Application: Estimating \(H_0\) from Type Ia Supernovae

Type Ia supernova are used as standardizable candles to measure cosmological distances. By observing the lightcurve and measuring how long it takes for the supernova to dim we can empirically determine its brightness via the Phillips relation.

The paper Spectra and Hubble Space Telescope Light Curves of Six Type Ia Supernovae at 0.511 < z < 1.12 and the Union2 Compilation by Amanullah et al. made a data set available that has ~ 500 Type Ia supernovae.

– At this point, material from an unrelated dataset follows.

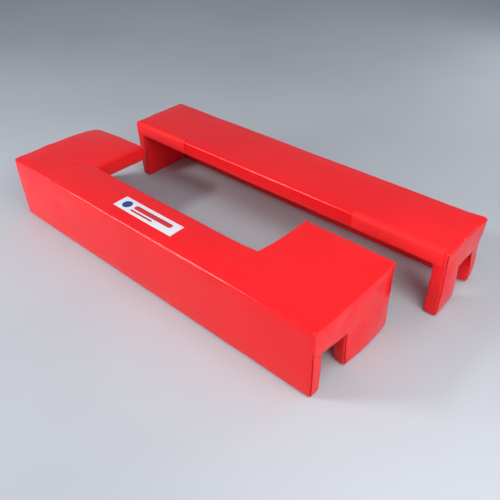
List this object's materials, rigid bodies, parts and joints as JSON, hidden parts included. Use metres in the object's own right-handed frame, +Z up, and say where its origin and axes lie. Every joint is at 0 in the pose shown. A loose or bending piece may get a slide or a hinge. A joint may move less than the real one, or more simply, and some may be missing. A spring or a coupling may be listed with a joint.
{
  "type": "slotted protective floor pad set",
  "caption": "Hollow foam pads in a glossy coated cover: a C-shaped pad and a straight pad that close round the base of a sliding upright, with rail notches at one end.",
  "frame": {"origin": "on the floor, at the middle of the rectangle that the two pads take up as they stand apart", "axes": "+X along the pads, towards the end with the rail notches; +Y from the C-shaped front pad to the rear pad; +Z up"},
  "size_m": [2.035, 1.024, 0.3304],
  "materials": {
    "cover": "glossy PVC-coated polyester fabric",
    "lining": "PVC-coated polyester fabric, inside of the pad",
    "hem": "PVC-coated polyester fabric, underside of the walls",
    "foam": "open-cell polyurethane foam",
    "hook": "woven hook tape",
    "loop": "brushed loop fabric",
    "label": "printed vinyl patch",
    "zip_tape": "woven tape with nylon coil",
    "zip_metal": "nickel-plated die-cast zinc"
  },
  "bodies": {
    "front_pad": {"front_bar_foam": "foam", "front_header_foam": "foam", "front_label_patch": "label", "front_left_arm_foam": "foam", "front_left_end_cover": "cover", "front_left_hook_strip": "hook", "front_left_wall_end": "cover", "front_left_wall_foam": "foam", "front_left_wall_hem": "hem", "front_left_wall_lining": "lining", "front_main_cover": "cover", "front_notch_lining": "lining", "front_right_arm_foam": "foam", "front_right_end_cover": "cover", "front_right_hook_strip": "hook", "front_right_wall_end": "cover", "front_right_wall_foam": "foam", "front_right_wall_hem": "hem", "front_right_wall_lining": "lining", "front_skirt_foam": "foam", "front_skirt_hem": "hem", "front_skirt_lining": "lining", "front_slab_lining": "lining", "front_slot_band": "cover", "front_zip_lower_half": "zip_tape", "front_zip_upper_half": "zip_tape"},
    "rear_pad": {"rear_front_band": "cover", "rear_header_foam": "foam", "rear_left_end_cover": "cover", "rear_left_loop_patch": "loop", "rear_left_wall_end": "cover", "rear_left_wall_foam": "foam", "rear_left_wall_hem": "hem", "rear_left_wall_lining": "lining", "rear_main_cover": "cover", "rear_notch_lining": "lining", "rear_right_end_cover": "cover", "rear_right_loop_patch": "loop", "rear_right_wall_end": "cover", "rear_right_wall_foam": "foam", "rear_right_wall_hem": "hem", "rear_right_wall_lining": "lining", "rear_skirt_foam": "foam", "rear_skirt_hem": "hem", "rear_skirt_lining": "lining", "rear_slab_foam": "foam", "rear_slab_lining": "lining", "rear_zip_lower_half": "zip_tape", "rear_zip_upper_half": "zip_tape"},
    "front_zip_pull": {"front_zip_pull": "zip_metal"},
    "front_zip_slider": {"front_zip_slider": "zip_metal"},
    "rear_zip_pull": {"rear_zip_pull": "zip_metal"},
    "rear_zip_slider": {"rear_zip_slider": "zip_metal"}
  },
  "joints": [
    {"name": "rear_pad_close", "type": "slide", "parent": "front_pad", "child": "rear_pad", "axis": [-0.6273, -0.7788, 0], "range_m": [0, 0.2152]},
    {"name": "front_zip_run", "type": "slide", "parent": "front_pad", "child": "front_zip_slider", "axis": [-1, 0, 0], "range_m": [0, 1.472]},
    {"name": "front_pull_turn", "type": "hinge", "parent": "front_zip_slider", "child": "front_zip_pull", "pos_m": [0.6685, -0.4449, 0.15], "axis": [0, 0, -1], "range_deg": [0, 170]},
    {"name": "rear_zip_run", "type": "slide", "parent": "rear_pad", "child": "rear_zip_slider", "axis": [-1, 0, 0], "range_m": [0, 1.472]},
    {"name": "rear_pull_turn", "type": "hinge", "parent": "rear_zip_slider", "child": "rear_zip_pull", "pos_m": [0.8035, 0.4449, 0.15], "axis": [0, 0, 1], "range_deg": [0, 170]}
  ]
}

Note: that paper does a far, far more sophisticated analysis than we do, and they fit for other cosmological parameters that we will, so we will not get the same answer as they do. But this is a fun dataset to try out regression with. Later we will explore fitting to this data in an alternate way.

import numpy as np
import matplotlib.pyplot as plt

The dataset has 4 columns:

• supernova identifier

• redshift, \(z\)

• distance modulus, \(\mu\)

• uncertainty in \(\mu\)

data = np.genfromtxt("SCPUnion2_mu_vs_z.txt",
                     dtype=[("name", "S6"), ("z", "f8"), ("mu", "f8"), ("dmu", "f8")])

let’s sort the data based on z

idx_sort = np.argsort(data["z"])
zs = data["z"][idx_sort]
mus = data["mu"][idx_sort]
dmus = data["dmu"][idx_sort]

Now let’s plot the distance modulus vs redshift

fig, ax = plt.subplots()
ax.errorbar(data["z"], data["mu"], yerr=data["dmu"], fmt="o", ms=4)
ax.set_xlabel("z")
ax.set_ylabel(r"$\mu$")

Text(0, 0.5, '$\\mu$')

This looks like the top curve of Figure 9.

The basic idea is that we have the distance modulus, which is related to the magnitudes via:

\[\mu = m - M = 5 \log_{10} \left (\frac{d}{10~\mbox{pc}}\right )\]

Since cosmologists usually work in terms of Mpc, let’s rewrite this as:

\[\mu = m - M = 5 \log_{10} \left (\frac{d}{10~\mbox{pc}}\right ) + 5 \log_{10} \left ( \frac{1~\mbox{Mpc}}{1~\mbox{Mpc}}\right ) = 5 \log_{10} \left (\frac{d}{1~\mbox{Mpc}}\right ) + 25\]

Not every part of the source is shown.